Sat, May 26 2012

Gabriel Hershman

COLUMNISTS: THE ENGLISH ANGLE: Mandela mania

Fri, Mar 07 2008 16:00 CET 858 Views
COLUMNISTS: THE ENGLISH ANGLE: Mandela mania

Breaking news: the Spice Girls will be appearing as guest singers at Nelson Mandela's 90th birthday celebrations in London. Wow, what an honour! The politically correct British thought police need not worry; I come to praise Mandela, not to bury him.

The apartheid regime sentenced Mandela to 26 years in jail. When released, he displayed remarkable magnanimity, even sharing a convivial cup of tea with arch foe, the "big crocodile", PW Botha. It's one thing to advocate reconciliation but to actually sup with the person who - if not put you in jail exactly, then certainly kept you there - is something else. Mandela also met the widow of Hendrik Verwoerd, who did indeed put him on Robben Island. Even Eugene Terreblanche, neo-Nazi leader of the Afrikaner Resistance Movement who was jailed for the attempted murder of a black employee, praised him as a "good Xhosa". Doubtless, in a poll of - the regrettably few - finer African leaders, Mandela would come top.

What irks me, however, is the almost blind de rigeur adoration of this man whose statue now stands in London's Parliament Square. Even Conservative leader David Cameron has stated that his party's historic definition of Mandela as a "terrorist" was mistaken. Now everyone who is anyone, and even anyone who is no one, makes the obligatory genuflection to Mandela. Pop stars who probably couldn't place South Africa on the map, Hollywood stars like Charlize Theron - who (coincidentally) left the country of her birth in the early 1990s around the time that white rule was ending - as well as American presidents and an assortment of British dignitaries brainwashed into believing that Mandela is a paragon of virtue. The British masses, people whose ignorance on South Africa is often mind-boggling, also lend unquestioning support. I remember one person saying to me in all seriousness: "Prison really works. Look at Mandela. He did bad fings (sic), served his time and then went on to become president. He really reformed."

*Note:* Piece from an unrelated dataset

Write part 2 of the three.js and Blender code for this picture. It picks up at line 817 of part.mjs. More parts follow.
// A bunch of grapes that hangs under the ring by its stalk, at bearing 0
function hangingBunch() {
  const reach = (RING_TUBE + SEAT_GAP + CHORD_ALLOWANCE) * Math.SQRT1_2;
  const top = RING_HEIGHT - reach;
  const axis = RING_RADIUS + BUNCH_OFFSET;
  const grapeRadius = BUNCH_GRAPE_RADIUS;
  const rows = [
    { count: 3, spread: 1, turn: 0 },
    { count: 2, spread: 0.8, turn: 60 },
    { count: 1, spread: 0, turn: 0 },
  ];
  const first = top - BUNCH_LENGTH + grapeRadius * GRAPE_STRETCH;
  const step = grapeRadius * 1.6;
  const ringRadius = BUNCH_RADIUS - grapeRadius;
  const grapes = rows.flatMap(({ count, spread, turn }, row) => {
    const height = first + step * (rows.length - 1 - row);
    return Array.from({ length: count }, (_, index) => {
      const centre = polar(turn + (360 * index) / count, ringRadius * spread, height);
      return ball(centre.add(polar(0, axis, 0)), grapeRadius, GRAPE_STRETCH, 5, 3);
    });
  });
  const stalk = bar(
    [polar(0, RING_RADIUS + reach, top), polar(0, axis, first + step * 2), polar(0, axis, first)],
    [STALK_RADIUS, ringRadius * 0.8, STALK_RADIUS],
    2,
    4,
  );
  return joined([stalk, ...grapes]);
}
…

The liberal intelligentsia appear to believe that Mandela was clearly infallible. Yet history tells us a different story. Mandela headed the African National Congress, a communist political party. Yet when he came to power he suddenly praised privatisation as the "fundamental policy of this government", contradicting everything he espoused before 1994. Mandela also befriended several dubious leaders who, in turn, were good chums with despots, notably Libyan leader Muammar Gadaffi, erstwhile IRA supporter and international terrorist number one.

When Ugandan president Idi Amin, cannibal, mass murderer and laughing sadist, was ousted in 1979, who despatched troops to shore him up? That's right, the good colonel. And yet Mandela counted Gadaffi as a friend! Standing next to president Bill Clinton in 1998, Mandela told the press that critics of his friendship with Gadaffi could "go jump into the lake". Was Mandela saying that Gadaffi could be forgiven all his other crimes just because he supported the anti-apartheid struggle? Is it alright to be a megalomaniac dictator just as long as one isn't racist? That seemed to be Mandela's credo. Yasser Arafat was also a good friend - was this international terrorist the kind of "freedom fighter" Mandela really admired? Another ally was president Suharto, the utterly corrupt leader of Indonesia. Surely Mandela knew of Suharto's "faults" when he went there and offered to sell him arms. Of course he did! But, surprise, surprise, business interests predominated. As he told left-wing commentator John Pilger in 1999: The ANC was willing to "do business with any regime regardless of its internal policies". Even Pilger criticised him for the incredible irony and double standard implicit in that statement, the hypocrisy of which was clearly lost on Mandela.

I'm not saying that Mandela is a bad man, merely that he is a mere mortal - a normal politician acting according to realpolitik - who should be treated as such. So why the deification? Is it that Britain, as a former imperialist power, feels guilty about its colonial role in South Africa? To assuage their guilt London is now landed with a permanent memorial to Mandela the Machiavellian. Ironically, his statue is near that of Winston Churchill, a truly great British leader. It's just another example of the madness of modern Britain.